How can companies maintain high-quality data in AI-driven financial systems?
To ensure reliable data in AI-powered financial systems, companies need a strong data governance framework. This means focusing on the accuracy, completeness, relevance, and timeliness of the data used in both training and operations. Establishing clear policies for handling and classifying data is key to managing sensitive information securely and responsibly.
Keeping track of data lineage and managing metadata are equally important. These practices make it easier to trace data sources and monitor changes, boosting both transparency and accountability. Regular checks and validation processes are vital for spotting and fixing errors or outdated data, which helps maintain the reliability of AI-driven decisions. By adopting these measures, businesses can strengthen trust in their AI systems while staying aligned with financial regulations.
How can businesses monitor and prevent model drift in AI financial systems?

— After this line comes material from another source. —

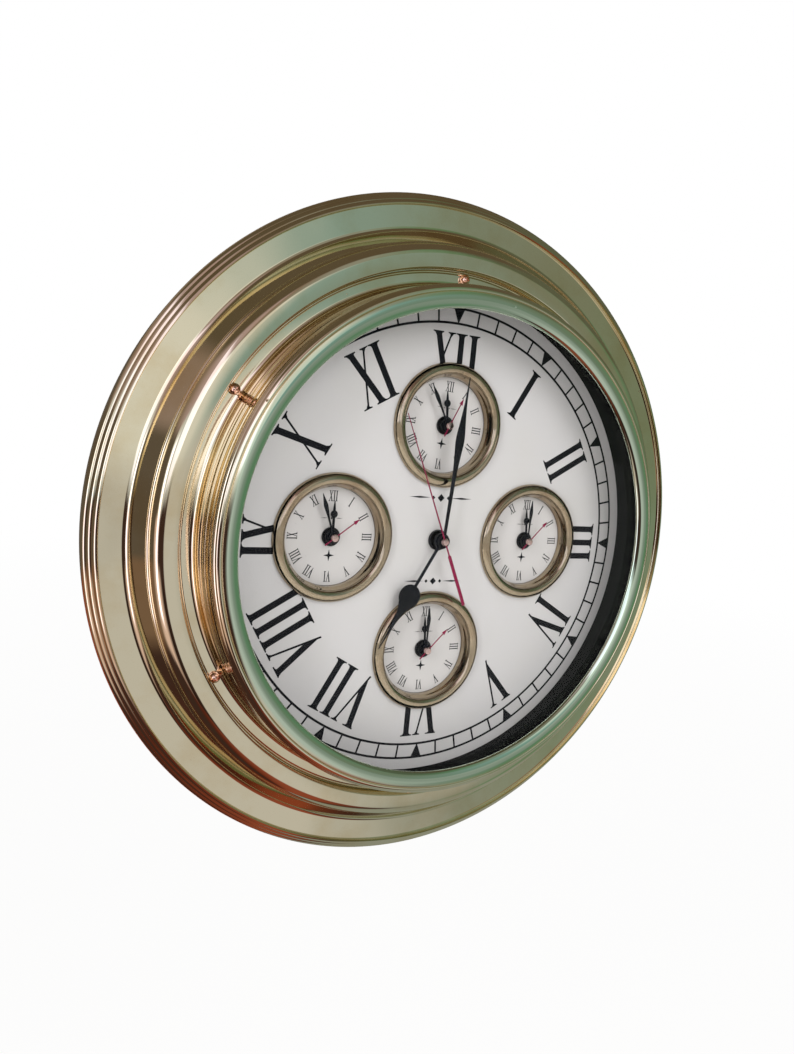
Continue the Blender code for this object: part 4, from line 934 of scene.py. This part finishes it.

To keep AI financial systems running smoothly and accurately, it's important to stay ahead of model drift. This happens when a model's performance changes over time due to shifts in data, concepts, or labels, potentially leading to less accurate predictions. To address this, businesses should focus on consistent monitoring, validation, and governance.
Start by regularly checking performance metrics like accuracy and relevance to spot early signs of drift. If you notice significant changes, it’s time to retrain or fine-tune the model to ensure it stays in sync with current data and business goals.
Another key step is setting up a governance framework. This means keeping clear records of data sources, model decisions, and validation results. Such documentation not only ensures transparency but also helps with compliance. Automated monitoring tools can make this process easier by sending real-time alerts when metrics fall outside acceptable ranges.
By staying proactive with these practices, businesses can ensure their AI systems remain dependable and aligned with financial objectives.